* Your task:
Extract every line where the string "points" appears.

* Recorded information:
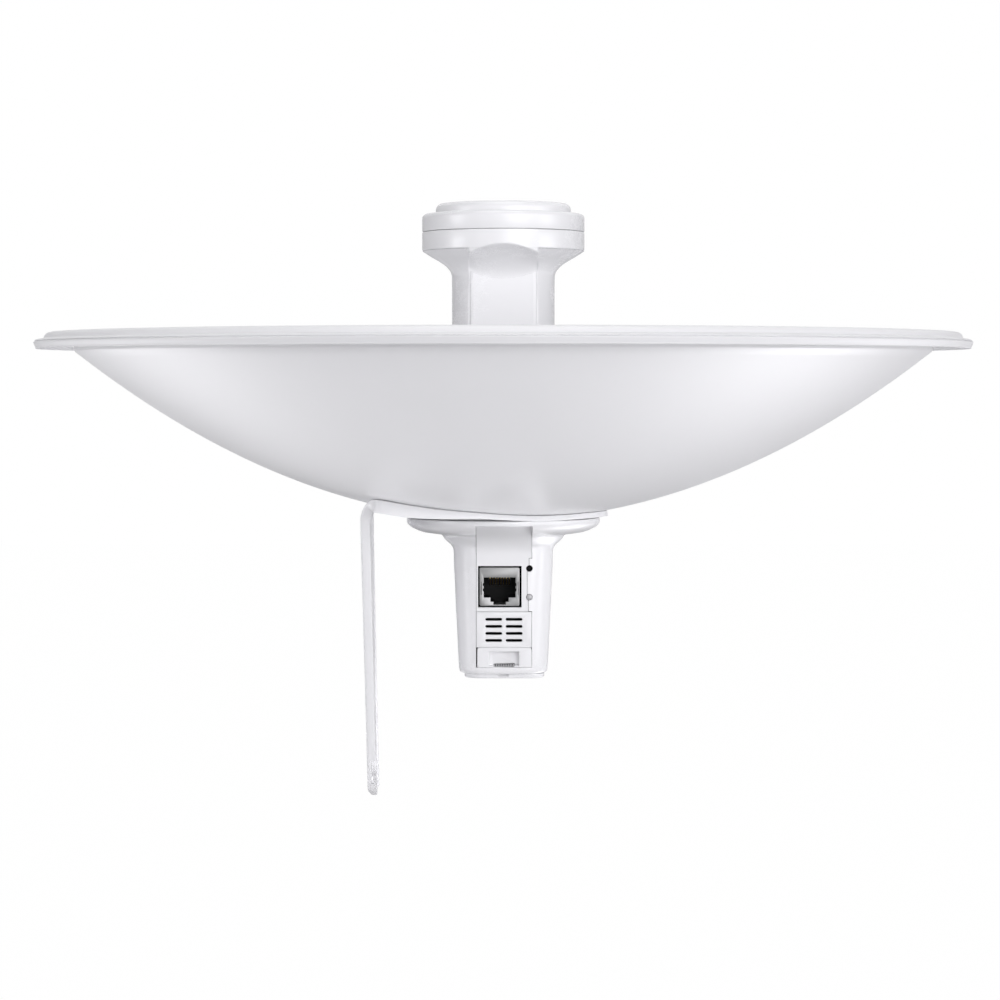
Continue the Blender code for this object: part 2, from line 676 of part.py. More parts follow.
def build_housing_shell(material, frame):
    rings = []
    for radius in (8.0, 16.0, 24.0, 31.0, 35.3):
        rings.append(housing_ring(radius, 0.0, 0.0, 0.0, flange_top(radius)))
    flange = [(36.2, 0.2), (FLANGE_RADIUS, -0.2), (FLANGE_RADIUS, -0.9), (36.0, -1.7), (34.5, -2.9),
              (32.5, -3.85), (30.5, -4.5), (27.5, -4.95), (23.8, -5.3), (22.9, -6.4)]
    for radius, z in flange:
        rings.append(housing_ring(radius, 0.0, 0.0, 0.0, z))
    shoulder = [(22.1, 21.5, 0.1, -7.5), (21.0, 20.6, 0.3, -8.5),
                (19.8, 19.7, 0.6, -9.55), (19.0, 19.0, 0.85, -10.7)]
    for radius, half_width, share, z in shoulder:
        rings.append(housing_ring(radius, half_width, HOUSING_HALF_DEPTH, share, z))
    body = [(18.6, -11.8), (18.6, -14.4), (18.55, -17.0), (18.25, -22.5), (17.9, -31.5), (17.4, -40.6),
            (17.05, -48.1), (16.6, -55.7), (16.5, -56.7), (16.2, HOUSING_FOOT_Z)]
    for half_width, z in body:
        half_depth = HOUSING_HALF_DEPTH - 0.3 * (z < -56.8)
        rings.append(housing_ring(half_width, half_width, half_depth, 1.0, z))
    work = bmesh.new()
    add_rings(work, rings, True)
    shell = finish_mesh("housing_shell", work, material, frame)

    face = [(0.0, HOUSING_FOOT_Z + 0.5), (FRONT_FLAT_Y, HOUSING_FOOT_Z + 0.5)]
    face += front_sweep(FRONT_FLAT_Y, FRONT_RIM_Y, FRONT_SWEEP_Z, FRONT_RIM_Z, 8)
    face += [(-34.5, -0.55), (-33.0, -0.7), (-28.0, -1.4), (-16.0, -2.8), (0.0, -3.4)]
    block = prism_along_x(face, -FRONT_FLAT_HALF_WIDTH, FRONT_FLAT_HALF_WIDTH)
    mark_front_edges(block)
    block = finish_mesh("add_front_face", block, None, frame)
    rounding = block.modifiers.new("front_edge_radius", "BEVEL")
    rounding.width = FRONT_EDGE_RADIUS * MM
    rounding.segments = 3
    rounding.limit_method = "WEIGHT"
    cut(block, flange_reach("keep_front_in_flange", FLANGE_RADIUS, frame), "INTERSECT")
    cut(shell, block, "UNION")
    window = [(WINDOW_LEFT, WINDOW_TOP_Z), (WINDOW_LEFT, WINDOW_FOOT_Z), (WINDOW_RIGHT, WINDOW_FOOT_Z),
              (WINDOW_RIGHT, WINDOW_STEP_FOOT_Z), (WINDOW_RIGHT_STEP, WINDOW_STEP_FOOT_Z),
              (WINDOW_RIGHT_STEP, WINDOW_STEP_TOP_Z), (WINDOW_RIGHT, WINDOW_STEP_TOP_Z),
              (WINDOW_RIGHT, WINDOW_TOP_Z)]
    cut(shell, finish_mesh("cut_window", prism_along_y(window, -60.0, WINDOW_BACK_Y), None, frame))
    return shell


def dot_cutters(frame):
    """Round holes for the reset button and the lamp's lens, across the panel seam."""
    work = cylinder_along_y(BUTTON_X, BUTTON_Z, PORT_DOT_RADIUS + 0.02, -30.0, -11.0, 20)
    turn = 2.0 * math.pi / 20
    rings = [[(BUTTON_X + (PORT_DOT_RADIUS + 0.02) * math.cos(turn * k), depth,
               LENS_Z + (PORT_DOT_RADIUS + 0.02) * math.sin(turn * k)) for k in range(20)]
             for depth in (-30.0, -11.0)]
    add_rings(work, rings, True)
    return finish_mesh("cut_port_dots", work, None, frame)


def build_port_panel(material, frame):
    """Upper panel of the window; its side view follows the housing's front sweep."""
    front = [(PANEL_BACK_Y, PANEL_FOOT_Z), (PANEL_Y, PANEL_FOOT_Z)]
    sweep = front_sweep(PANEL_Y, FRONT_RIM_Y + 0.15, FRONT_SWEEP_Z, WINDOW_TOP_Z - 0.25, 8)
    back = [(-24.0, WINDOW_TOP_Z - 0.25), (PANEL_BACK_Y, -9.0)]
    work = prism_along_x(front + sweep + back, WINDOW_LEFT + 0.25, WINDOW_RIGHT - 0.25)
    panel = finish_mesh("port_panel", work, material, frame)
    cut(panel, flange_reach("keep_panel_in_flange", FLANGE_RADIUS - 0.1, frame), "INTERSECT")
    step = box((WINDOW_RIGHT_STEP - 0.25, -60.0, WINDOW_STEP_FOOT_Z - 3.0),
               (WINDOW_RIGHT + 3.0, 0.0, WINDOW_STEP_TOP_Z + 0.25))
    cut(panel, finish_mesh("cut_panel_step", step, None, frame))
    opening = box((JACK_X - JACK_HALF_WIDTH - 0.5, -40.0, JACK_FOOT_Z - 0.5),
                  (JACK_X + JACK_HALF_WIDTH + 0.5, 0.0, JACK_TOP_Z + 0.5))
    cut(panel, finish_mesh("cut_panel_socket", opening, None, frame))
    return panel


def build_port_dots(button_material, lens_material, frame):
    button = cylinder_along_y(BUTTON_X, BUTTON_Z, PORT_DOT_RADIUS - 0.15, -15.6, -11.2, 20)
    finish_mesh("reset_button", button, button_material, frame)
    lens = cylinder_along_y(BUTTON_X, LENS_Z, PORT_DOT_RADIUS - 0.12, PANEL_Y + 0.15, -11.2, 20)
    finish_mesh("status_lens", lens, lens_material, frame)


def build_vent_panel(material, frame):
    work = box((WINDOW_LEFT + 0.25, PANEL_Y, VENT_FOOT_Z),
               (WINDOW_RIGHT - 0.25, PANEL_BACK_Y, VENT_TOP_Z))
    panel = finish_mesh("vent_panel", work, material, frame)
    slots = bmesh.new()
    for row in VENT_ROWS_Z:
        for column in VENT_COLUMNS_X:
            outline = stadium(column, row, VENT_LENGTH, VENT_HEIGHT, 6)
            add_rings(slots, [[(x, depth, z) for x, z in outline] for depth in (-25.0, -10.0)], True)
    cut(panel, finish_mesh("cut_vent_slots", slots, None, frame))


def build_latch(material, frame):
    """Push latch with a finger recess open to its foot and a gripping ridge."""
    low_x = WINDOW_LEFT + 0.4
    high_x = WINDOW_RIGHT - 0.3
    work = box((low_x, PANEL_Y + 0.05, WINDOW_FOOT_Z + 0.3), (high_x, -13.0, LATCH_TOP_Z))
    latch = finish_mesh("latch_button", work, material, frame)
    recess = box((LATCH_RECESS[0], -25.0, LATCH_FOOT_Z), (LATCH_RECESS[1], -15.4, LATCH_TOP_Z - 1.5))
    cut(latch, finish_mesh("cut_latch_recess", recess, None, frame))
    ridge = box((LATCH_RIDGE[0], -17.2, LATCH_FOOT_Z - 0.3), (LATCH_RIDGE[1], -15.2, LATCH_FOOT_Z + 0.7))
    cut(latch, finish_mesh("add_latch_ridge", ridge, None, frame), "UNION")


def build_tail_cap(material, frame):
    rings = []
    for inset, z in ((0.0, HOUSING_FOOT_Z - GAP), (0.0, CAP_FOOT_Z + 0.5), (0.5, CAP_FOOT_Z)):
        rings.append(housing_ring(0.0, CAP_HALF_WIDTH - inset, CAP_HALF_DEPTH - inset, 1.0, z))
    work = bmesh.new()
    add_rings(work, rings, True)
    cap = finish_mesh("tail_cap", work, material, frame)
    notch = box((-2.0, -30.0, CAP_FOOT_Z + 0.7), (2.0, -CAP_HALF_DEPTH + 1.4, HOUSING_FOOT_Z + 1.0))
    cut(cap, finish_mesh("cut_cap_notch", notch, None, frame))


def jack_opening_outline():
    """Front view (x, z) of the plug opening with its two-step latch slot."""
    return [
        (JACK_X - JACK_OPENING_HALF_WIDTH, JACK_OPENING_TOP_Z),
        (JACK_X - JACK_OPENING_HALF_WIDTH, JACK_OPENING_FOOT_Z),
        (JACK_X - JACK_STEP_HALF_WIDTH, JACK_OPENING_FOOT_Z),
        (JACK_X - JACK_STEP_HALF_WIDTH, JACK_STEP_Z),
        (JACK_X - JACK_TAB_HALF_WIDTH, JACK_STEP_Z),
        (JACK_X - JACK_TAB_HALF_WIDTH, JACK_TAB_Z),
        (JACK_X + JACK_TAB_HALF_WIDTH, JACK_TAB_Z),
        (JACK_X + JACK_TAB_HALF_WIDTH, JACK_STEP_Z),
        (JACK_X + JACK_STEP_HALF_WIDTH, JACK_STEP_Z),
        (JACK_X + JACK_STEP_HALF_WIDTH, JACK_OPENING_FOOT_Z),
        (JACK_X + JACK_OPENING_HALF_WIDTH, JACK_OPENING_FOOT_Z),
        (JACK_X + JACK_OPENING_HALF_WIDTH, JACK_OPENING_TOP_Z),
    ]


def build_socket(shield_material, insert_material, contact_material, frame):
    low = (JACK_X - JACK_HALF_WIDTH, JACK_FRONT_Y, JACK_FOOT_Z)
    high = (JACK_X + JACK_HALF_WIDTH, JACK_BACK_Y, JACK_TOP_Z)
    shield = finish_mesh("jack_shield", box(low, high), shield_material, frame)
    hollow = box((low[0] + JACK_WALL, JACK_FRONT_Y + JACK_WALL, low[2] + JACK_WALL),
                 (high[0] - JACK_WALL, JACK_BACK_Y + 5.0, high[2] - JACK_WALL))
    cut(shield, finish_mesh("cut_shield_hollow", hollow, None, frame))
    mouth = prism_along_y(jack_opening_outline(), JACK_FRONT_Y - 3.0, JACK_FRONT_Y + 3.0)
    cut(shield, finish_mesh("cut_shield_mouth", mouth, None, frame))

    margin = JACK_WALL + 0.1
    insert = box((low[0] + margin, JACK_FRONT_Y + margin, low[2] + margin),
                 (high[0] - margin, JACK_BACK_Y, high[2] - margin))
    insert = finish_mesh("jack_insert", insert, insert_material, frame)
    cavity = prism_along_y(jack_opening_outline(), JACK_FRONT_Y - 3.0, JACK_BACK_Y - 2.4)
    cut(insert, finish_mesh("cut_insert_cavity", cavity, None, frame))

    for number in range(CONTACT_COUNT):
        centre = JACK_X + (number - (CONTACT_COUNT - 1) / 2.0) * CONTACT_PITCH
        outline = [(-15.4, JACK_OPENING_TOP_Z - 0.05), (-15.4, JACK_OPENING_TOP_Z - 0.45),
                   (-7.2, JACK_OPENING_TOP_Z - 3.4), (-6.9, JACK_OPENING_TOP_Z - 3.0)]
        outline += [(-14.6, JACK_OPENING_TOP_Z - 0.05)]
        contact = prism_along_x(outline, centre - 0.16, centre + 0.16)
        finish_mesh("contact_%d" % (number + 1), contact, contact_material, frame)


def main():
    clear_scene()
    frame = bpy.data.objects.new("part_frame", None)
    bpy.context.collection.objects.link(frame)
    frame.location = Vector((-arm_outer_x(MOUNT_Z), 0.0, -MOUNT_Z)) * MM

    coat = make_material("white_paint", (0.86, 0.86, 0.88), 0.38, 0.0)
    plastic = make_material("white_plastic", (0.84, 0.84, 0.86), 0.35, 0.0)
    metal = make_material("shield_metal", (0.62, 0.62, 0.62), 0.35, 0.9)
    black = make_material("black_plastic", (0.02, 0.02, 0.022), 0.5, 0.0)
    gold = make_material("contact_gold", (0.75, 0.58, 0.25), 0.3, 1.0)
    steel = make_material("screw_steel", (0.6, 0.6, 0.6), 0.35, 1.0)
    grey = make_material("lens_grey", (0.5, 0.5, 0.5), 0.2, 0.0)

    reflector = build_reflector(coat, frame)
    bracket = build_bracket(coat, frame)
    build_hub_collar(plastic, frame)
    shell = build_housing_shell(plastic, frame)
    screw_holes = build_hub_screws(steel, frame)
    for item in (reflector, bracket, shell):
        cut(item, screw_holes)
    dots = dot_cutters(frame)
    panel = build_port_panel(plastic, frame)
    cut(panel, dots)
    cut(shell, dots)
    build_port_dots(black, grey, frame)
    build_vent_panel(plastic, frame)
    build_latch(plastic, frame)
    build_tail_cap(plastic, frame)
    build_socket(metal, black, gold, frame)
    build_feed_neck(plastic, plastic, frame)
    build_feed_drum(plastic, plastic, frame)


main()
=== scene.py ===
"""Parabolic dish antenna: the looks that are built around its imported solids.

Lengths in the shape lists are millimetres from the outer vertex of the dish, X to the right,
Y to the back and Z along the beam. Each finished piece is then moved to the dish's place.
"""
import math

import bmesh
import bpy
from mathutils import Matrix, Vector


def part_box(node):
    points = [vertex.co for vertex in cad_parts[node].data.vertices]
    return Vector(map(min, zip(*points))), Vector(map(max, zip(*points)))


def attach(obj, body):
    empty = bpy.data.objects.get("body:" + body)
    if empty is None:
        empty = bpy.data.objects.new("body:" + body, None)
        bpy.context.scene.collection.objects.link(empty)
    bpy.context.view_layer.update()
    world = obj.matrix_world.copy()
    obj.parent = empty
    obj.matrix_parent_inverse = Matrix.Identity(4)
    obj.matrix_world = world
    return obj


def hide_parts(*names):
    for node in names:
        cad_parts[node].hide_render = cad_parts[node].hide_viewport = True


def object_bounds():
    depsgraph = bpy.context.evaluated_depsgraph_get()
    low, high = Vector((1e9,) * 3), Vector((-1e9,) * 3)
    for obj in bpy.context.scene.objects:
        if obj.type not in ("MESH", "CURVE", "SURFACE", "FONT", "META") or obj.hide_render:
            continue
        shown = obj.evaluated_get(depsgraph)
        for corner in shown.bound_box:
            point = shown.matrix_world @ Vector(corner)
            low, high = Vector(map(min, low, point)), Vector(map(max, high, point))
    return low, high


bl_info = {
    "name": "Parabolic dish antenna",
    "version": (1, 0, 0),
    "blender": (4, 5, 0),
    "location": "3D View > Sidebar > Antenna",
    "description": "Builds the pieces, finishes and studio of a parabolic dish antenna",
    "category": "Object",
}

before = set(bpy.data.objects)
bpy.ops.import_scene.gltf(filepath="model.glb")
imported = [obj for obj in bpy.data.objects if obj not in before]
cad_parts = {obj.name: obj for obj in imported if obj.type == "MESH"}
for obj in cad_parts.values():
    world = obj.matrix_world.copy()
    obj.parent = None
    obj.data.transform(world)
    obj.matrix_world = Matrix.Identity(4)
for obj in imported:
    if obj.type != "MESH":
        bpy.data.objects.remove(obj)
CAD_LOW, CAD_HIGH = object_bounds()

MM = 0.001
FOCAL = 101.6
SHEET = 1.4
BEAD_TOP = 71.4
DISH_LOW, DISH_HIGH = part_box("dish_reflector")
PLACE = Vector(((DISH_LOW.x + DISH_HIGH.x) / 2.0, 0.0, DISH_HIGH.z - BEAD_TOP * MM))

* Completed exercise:
    points = [vertex.co for vertex in cad_parts[node].data.vertices]
    return Vector(map(min, zip(*points))), Vector(map(max, zip(*points)))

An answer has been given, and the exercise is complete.